* What is expected
Reproduce exactly the lines from the one containing "doc.recompute()" down to the one containing "if empty is", including both of those lines, and nothing else.
___ Source excerpt
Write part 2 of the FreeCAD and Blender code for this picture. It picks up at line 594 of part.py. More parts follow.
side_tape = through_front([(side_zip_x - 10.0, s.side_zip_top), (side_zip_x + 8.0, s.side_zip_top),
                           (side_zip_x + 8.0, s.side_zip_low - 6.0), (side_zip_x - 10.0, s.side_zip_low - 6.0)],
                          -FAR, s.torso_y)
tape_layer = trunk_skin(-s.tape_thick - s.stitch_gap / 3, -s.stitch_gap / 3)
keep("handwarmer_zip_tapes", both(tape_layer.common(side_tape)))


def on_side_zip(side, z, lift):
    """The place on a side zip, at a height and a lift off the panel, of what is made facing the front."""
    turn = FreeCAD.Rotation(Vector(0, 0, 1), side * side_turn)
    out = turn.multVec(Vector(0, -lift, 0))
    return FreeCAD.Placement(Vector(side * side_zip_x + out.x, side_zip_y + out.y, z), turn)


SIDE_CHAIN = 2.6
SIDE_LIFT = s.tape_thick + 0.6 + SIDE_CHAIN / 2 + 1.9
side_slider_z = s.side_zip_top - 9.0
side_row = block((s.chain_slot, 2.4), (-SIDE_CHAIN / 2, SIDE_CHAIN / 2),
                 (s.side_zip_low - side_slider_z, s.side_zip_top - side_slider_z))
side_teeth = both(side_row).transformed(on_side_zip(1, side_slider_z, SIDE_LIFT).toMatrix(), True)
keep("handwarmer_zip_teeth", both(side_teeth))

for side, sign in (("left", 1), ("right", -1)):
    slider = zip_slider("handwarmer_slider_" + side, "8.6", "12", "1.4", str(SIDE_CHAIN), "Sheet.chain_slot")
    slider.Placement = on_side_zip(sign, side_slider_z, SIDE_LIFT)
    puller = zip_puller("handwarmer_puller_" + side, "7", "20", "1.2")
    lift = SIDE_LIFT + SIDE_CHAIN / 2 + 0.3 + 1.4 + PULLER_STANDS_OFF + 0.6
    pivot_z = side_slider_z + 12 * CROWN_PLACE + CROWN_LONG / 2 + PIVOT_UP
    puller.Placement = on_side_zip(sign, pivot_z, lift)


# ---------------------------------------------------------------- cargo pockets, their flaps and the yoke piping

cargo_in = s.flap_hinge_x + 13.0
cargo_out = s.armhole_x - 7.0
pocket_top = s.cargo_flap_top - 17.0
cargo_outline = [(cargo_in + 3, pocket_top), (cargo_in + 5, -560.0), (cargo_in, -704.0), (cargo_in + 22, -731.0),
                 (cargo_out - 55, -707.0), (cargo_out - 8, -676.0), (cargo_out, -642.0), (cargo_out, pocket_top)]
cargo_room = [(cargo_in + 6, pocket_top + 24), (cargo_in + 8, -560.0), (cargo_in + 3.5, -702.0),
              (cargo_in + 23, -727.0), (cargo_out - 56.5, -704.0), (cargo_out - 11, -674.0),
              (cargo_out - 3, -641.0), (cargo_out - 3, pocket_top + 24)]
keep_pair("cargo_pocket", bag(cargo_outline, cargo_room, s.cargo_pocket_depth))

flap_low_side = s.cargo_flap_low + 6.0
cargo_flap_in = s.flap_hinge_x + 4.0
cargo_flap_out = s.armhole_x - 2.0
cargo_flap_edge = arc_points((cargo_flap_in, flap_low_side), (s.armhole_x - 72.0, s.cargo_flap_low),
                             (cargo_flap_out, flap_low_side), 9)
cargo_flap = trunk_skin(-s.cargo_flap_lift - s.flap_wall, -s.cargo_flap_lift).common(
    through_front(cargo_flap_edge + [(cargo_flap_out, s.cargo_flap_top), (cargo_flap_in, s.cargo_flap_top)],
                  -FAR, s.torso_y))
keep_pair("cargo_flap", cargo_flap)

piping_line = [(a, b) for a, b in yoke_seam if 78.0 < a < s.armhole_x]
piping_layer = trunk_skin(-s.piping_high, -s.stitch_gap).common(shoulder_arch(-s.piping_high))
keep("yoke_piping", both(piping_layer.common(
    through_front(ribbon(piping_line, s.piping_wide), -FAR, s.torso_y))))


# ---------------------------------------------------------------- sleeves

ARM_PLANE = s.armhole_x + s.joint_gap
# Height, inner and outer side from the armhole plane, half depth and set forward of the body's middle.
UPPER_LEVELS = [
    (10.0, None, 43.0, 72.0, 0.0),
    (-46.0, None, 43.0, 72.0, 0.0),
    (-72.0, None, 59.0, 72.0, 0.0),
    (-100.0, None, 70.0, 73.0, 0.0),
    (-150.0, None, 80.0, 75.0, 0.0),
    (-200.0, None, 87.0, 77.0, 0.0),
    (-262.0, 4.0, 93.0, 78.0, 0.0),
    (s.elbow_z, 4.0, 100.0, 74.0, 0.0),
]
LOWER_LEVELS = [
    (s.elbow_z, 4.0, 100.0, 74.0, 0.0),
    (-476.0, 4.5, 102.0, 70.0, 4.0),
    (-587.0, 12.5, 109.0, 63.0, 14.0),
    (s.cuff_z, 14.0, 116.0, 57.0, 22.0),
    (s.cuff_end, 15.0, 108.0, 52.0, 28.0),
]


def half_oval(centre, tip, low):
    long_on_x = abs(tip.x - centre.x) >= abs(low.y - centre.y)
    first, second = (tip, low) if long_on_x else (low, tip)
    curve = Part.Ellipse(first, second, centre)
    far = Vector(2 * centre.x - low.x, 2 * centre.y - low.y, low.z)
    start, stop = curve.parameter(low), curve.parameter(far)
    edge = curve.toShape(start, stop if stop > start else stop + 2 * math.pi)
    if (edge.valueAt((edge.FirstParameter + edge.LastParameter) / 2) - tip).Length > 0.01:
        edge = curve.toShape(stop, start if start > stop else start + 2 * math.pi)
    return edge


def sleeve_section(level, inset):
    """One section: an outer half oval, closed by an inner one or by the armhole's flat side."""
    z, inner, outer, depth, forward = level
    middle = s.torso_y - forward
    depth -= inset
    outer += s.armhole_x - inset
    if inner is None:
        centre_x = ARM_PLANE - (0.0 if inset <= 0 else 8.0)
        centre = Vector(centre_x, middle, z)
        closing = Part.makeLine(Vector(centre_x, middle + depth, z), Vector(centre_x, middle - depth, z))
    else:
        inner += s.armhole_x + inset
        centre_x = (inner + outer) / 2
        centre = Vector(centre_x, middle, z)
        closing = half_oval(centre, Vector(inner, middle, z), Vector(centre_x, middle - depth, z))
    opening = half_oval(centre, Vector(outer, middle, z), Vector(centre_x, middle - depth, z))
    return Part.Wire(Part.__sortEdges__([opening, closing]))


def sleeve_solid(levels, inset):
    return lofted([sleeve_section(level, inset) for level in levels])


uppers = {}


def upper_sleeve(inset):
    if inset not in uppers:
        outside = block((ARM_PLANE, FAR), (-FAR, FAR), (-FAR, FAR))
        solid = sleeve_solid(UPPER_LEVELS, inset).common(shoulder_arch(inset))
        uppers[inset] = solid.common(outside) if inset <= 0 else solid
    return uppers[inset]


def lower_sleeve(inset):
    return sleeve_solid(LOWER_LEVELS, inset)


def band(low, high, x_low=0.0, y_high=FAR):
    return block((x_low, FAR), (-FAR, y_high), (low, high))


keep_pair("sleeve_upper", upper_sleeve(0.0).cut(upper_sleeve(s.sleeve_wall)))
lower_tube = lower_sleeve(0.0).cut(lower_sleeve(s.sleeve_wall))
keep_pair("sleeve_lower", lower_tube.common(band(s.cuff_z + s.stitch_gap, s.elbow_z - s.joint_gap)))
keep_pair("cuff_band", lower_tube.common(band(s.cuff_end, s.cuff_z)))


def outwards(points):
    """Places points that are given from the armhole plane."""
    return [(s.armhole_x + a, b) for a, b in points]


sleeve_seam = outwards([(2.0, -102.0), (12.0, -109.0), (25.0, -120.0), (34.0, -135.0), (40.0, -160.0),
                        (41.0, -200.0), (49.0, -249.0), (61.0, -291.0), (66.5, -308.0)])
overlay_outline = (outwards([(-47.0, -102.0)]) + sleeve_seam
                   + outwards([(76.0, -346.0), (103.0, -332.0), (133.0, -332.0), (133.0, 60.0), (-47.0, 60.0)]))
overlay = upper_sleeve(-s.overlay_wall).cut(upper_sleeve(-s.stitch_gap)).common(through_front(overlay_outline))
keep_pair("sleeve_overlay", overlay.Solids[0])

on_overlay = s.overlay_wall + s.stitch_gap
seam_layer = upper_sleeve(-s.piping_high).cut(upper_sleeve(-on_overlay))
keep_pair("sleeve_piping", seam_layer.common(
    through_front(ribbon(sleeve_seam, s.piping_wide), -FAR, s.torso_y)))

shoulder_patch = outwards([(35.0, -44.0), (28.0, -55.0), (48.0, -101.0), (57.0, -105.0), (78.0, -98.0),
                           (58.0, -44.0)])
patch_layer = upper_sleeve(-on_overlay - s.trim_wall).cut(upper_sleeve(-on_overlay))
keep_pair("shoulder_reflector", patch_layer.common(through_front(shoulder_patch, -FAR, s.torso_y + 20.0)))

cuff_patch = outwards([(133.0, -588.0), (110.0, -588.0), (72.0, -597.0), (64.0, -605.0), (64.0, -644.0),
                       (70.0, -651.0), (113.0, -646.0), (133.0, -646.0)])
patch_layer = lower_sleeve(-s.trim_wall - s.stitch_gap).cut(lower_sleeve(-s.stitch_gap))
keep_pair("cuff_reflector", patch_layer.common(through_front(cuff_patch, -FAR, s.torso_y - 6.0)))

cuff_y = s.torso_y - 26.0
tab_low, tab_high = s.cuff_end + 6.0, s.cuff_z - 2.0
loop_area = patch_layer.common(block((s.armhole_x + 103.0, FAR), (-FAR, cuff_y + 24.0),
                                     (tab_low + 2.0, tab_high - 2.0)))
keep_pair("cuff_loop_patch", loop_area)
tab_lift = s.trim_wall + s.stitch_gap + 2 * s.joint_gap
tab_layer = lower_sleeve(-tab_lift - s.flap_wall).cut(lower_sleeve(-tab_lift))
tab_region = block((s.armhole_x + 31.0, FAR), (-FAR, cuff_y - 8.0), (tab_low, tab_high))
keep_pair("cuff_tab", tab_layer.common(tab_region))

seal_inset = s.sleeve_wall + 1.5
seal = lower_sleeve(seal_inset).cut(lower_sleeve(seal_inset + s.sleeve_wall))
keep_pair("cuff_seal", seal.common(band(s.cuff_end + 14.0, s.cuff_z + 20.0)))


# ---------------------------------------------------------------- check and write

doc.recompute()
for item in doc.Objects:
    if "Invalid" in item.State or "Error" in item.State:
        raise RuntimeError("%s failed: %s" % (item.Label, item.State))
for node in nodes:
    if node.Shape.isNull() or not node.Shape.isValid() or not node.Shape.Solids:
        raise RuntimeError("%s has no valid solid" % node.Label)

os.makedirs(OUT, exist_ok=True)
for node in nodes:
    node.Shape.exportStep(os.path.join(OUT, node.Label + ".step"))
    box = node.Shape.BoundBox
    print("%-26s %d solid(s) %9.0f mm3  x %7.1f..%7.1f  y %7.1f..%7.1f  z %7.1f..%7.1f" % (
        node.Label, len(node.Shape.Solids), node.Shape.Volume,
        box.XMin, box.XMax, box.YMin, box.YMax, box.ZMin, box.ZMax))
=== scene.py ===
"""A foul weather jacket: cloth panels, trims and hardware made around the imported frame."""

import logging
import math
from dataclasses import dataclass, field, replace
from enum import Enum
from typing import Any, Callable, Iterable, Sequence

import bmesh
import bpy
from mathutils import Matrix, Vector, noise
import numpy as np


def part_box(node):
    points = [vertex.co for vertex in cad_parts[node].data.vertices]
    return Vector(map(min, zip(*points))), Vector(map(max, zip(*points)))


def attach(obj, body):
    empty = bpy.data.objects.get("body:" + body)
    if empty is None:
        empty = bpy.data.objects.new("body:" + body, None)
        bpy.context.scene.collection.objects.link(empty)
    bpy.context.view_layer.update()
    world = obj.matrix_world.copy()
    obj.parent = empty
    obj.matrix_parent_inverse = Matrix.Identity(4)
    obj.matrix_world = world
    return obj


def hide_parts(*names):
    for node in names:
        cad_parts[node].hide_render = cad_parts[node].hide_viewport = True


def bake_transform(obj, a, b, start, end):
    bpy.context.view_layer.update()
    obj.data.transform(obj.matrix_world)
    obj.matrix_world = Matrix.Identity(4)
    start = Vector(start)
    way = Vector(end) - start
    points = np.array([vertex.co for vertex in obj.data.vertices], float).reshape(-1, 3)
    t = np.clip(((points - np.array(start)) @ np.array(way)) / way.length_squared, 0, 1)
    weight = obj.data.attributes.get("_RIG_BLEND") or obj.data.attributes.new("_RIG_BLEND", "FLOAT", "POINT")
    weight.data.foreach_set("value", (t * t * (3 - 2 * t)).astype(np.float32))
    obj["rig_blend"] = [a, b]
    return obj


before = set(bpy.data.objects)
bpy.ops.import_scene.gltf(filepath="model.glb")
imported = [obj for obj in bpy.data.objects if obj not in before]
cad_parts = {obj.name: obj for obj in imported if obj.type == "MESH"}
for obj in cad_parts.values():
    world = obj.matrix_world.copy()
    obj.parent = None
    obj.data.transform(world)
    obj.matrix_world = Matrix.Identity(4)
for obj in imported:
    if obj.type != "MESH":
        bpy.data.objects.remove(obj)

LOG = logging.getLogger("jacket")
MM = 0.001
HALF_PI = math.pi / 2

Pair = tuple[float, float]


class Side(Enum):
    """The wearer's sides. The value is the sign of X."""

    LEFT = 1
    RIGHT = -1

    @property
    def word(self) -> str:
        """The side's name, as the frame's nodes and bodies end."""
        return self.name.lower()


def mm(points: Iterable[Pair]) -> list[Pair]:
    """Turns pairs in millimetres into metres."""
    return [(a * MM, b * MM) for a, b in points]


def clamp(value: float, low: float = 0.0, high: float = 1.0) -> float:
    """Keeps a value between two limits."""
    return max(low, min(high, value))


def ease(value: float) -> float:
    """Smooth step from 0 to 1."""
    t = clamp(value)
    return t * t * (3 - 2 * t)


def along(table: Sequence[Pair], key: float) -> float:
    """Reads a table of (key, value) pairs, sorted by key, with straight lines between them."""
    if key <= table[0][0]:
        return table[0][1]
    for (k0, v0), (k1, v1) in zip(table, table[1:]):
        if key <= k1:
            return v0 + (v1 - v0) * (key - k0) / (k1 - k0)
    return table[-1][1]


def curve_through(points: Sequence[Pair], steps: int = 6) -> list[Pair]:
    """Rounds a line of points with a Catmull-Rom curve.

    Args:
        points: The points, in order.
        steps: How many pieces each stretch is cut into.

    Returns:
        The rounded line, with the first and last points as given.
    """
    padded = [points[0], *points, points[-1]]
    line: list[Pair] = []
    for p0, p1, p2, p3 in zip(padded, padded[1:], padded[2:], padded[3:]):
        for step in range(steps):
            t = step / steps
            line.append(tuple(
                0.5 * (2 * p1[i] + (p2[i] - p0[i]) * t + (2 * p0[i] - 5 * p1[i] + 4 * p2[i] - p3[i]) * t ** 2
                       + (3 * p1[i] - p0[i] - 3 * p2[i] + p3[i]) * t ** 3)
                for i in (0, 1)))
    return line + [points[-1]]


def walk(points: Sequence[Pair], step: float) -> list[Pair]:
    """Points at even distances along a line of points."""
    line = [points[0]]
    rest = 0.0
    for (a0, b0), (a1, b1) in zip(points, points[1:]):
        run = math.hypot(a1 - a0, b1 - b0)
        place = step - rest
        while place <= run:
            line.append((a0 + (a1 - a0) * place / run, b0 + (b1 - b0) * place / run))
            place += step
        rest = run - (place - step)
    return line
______
* The output
doc.recompute()
for item in doc.Objects:
    if "Invalid" in item.State or "Error" in item.State:
        raise RuntimeError("%s failed: %s" % (item.Label, item.State))
for node in nodes:
    if node.Shape.isNull() or not node.Shape.isValid() or not node.Shape.Solids:
        raise RuntimeError("%s has no valid solid" % node.Label)

os.makedirs(OUT, exist_ok=True)
for node in nodes:
    node.Shape.exportStep(os.path.join(OUT, node.Label + ".step"))
    box = node.Shape.BoundBox
    print("%-26s %d solid(s) %9.0f mm3  x %7.1f..%7.1f  y %7.1f..%7.1f  z %7.1f..%7.1f" % (
        node.Label, len(node.Shape.Solids), node.Shape.Volume,
        box.XMin, box.XMax, box.YMin, box.YMax, box.ZMin, box.ZMax))
=== scene.py ===
"""A foul weather jacket: cloth panels, trims and hardware made around the imported frame."""

import logging
import math
from dataclasses import dataclass, field, replace
from enum import Enum
from typing import Any, Callable, Iterable, Sequence

import bmesh
import bpy
from mathutils import Matrix, Vector, noise
import numpy as np


def part_box(node):
    points = [vertex.co for vertex in cad_parts[node].data.vertices]
    return Vector(map(min, zip(*points))), Vector(map(max, zip(*points)))


def attach(obj, body):
    empty = bpy.data.objects.get("body:" + body)
    if empty is None:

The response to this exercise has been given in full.